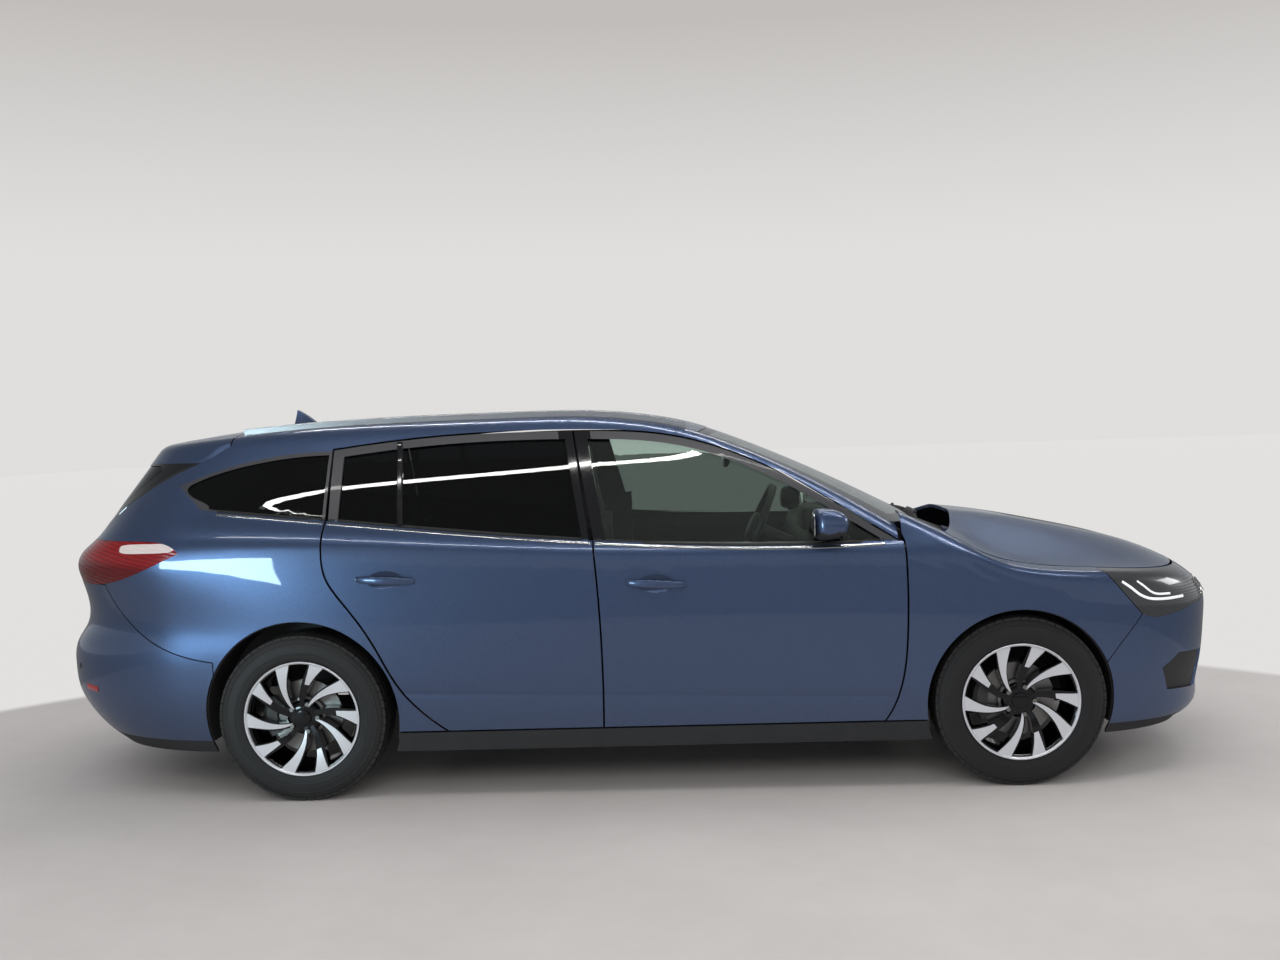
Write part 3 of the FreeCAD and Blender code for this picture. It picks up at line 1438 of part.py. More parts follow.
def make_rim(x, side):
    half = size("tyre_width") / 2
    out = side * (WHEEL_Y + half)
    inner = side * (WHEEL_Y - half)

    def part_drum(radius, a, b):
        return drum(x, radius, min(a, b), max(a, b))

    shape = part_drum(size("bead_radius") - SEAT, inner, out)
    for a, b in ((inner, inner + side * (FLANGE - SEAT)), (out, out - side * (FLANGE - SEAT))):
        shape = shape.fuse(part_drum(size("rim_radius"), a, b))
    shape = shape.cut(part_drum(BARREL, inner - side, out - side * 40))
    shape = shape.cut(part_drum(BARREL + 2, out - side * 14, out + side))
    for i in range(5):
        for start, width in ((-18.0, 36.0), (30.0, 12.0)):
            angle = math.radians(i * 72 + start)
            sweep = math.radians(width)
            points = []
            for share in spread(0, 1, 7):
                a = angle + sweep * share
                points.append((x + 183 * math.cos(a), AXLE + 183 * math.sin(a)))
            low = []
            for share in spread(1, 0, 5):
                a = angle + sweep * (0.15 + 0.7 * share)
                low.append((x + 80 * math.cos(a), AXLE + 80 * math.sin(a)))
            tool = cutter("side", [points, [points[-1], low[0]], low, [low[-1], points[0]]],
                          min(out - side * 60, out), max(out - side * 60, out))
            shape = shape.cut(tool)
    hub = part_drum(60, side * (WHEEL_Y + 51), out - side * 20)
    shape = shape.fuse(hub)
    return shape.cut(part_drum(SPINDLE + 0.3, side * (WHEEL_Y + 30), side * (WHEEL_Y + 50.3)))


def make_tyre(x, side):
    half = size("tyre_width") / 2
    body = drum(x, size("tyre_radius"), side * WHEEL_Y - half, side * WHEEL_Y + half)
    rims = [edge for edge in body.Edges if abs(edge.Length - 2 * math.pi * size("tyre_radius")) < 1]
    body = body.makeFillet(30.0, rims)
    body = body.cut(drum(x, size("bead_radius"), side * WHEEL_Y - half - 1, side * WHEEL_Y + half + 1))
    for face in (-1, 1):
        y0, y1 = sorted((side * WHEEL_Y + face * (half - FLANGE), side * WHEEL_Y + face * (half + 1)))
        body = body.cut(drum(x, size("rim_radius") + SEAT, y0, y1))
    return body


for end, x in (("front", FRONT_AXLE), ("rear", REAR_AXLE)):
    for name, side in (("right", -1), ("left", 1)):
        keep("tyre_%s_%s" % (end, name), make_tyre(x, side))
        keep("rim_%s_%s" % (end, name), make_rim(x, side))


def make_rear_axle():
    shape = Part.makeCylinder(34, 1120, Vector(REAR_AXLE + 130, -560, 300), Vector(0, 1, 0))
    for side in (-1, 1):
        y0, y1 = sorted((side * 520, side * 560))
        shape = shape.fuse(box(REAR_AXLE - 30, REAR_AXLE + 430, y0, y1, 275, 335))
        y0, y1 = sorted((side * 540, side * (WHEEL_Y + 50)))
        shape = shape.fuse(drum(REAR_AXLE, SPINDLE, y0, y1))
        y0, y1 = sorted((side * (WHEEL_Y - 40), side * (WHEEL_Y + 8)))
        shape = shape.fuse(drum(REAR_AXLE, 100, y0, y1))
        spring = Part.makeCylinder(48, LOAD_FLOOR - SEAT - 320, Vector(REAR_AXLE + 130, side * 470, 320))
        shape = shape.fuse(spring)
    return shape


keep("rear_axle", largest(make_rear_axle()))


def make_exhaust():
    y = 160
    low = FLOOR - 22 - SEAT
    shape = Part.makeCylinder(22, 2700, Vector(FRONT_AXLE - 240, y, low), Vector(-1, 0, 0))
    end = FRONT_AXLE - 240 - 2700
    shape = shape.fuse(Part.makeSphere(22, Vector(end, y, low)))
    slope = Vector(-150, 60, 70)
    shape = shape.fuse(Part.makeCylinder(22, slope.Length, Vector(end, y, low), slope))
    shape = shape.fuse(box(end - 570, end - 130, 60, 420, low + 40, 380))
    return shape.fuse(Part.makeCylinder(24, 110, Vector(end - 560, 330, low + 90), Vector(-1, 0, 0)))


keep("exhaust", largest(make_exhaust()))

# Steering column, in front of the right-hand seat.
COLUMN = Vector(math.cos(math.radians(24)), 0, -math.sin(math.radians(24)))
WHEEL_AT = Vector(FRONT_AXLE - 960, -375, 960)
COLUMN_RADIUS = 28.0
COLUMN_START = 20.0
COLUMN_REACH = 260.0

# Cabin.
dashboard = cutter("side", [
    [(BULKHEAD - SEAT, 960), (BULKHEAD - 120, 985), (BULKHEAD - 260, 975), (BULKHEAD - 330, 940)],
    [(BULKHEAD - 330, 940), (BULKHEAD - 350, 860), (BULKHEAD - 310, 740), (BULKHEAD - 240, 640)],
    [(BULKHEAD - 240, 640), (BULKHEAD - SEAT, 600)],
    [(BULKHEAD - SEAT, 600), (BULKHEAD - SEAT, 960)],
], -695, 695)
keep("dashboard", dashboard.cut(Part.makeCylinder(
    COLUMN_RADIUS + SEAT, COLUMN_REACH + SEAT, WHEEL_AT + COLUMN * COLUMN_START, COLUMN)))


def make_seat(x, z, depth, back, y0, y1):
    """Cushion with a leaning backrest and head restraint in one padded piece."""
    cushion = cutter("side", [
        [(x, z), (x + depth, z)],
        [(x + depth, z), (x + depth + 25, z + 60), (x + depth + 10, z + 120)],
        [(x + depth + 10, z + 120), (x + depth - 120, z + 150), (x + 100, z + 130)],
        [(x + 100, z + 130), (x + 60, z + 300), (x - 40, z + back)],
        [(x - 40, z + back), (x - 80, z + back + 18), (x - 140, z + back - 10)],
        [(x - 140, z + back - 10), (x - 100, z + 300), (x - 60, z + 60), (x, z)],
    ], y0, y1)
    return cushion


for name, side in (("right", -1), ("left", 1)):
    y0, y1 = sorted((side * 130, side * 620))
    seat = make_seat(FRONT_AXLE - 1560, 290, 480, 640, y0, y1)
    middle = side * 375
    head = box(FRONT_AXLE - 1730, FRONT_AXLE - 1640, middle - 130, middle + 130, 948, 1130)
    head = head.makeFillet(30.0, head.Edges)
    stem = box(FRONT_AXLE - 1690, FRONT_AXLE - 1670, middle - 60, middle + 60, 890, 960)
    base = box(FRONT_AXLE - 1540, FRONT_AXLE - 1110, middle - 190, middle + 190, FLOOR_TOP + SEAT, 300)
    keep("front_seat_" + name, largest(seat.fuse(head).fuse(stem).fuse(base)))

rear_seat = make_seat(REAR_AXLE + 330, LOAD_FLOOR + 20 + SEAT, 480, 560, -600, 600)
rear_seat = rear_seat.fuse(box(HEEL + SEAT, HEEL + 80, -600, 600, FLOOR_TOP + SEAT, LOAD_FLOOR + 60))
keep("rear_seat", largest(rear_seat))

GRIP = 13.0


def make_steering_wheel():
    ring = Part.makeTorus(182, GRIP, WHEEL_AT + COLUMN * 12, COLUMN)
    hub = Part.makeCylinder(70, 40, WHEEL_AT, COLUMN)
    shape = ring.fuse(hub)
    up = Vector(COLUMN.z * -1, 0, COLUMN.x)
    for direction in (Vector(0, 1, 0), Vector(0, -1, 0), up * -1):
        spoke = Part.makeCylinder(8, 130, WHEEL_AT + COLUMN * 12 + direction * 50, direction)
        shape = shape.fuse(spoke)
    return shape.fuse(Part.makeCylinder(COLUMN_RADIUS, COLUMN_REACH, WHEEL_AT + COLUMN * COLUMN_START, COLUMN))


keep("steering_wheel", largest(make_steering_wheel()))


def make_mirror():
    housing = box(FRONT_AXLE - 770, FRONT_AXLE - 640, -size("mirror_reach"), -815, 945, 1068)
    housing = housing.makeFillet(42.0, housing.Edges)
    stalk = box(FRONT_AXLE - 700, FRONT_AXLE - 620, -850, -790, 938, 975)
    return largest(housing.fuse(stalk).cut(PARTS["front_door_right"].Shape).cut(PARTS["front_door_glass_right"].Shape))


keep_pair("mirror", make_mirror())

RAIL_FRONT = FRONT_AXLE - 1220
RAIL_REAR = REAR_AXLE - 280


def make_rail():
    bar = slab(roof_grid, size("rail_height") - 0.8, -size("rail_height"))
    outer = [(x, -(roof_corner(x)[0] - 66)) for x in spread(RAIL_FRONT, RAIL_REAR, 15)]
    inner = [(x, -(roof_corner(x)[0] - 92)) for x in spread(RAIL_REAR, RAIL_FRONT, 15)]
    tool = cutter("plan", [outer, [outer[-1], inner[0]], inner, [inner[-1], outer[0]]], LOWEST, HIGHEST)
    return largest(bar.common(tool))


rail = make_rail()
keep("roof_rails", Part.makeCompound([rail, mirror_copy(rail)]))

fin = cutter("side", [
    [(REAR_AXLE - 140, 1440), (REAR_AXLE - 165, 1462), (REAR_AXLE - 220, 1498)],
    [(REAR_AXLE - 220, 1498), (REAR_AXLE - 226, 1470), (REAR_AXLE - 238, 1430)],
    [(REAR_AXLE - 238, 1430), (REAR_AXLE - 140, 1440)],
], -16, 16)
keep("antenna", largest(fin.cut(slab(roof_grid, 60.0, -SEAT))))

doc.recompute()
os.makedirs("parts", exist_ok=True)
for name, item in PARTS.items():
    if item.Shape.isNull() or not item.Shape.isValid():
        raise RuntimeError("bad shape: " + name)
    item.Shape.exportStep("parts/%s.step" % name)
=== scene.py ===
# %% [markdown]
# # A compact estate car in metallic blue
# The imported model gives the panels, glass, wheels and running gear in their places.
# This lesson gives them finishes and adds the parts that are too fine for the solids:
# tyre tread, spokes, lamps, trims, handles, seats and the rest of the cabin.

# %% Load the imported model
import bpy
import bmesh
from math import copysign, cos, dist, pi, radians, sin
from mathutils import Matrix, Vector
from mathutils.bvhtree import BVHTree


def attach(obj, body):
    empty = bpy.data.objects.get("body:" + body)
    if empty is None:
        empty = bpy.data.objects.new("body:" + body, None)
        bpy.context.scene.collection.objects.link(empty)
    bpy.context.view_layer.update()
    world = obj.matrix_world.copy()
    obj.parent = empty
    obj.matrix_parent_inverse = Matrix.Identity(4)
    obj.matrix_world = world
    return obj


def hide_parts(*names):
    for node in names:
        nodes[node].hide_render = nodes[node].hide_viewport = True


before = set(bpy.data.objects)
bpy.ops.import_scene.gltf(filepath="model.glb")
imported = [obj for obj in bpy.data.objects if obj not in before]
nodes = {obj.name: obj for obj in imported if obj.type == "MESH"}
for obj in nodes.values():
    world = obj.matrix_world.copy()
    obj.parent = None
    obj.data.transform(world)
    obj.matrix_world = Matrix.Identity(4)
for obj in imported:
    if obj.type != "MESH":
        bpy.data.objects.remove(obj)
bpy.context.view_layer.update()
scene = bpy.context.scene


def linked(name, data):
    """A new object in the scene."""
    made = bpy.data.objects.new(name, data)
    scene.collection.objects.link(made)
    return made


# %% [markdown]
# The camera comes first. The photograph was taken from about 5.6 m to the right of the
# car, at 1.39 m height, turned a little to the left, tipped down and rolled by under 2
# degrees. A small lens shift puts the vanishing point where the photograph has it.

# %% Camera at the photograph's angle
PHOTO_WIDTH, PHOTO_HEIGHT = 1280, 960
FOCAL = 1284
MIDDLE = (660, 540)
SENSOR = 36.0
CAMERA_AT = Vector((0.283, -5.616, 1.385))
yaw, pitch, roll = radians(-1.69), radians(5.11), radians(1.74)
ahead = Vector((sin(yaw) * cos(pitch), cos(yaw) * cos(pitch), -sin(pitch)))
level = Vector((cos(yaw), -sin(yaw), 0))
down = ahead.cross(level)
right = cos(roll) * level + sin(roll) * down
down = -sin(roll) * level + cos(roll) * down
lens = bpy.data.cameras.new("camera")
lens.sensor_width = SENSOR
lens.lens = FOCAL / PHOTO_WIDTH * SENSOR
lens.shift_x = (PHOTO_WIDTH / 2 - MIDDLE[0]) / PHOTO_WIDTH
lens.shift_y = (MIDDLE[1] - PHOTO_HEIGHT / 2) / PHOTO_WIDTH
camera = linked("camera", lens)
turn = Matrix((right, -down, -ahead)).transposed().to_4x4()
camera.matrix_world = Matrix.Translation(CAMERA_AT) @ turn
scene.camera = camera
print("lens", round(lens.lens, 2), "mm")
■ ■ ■
> [Stated exercise] Lines from the beginning of the data above through the line containing "inner = side * (WHEEL_Y - half)" are to be returned exactly, and no others.

> [Reply to the task]
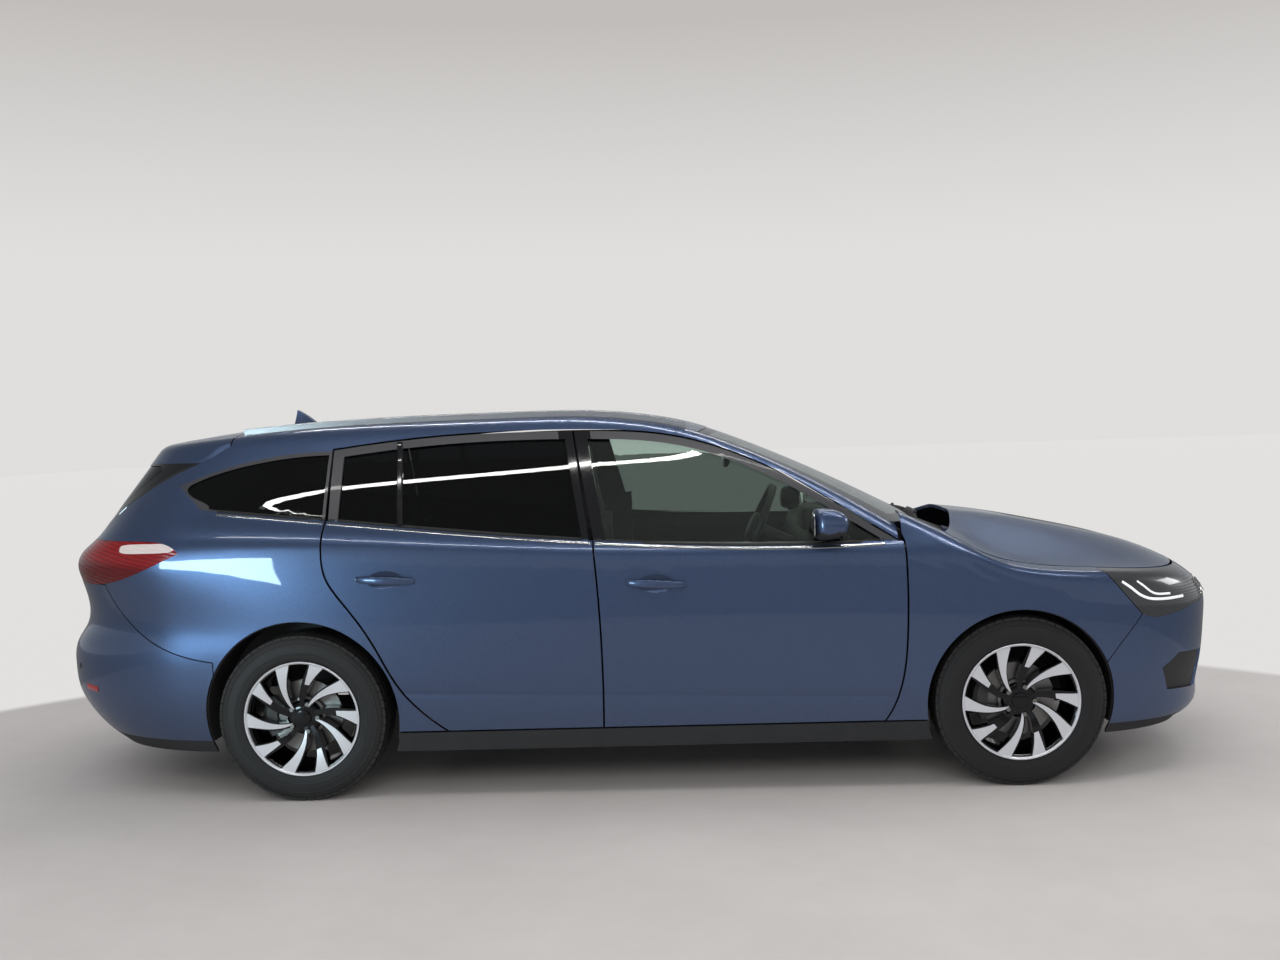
Write part 3 of the FreeCAD and Blender code for this picture. It picks up at line 1438 of part.py. More parts follow.
def make_rim(x, side):
    half = size("tyre_width") / 2
    out = side * (WHEEL_Y + half)
    inner = side * (WHEEL_Y - half)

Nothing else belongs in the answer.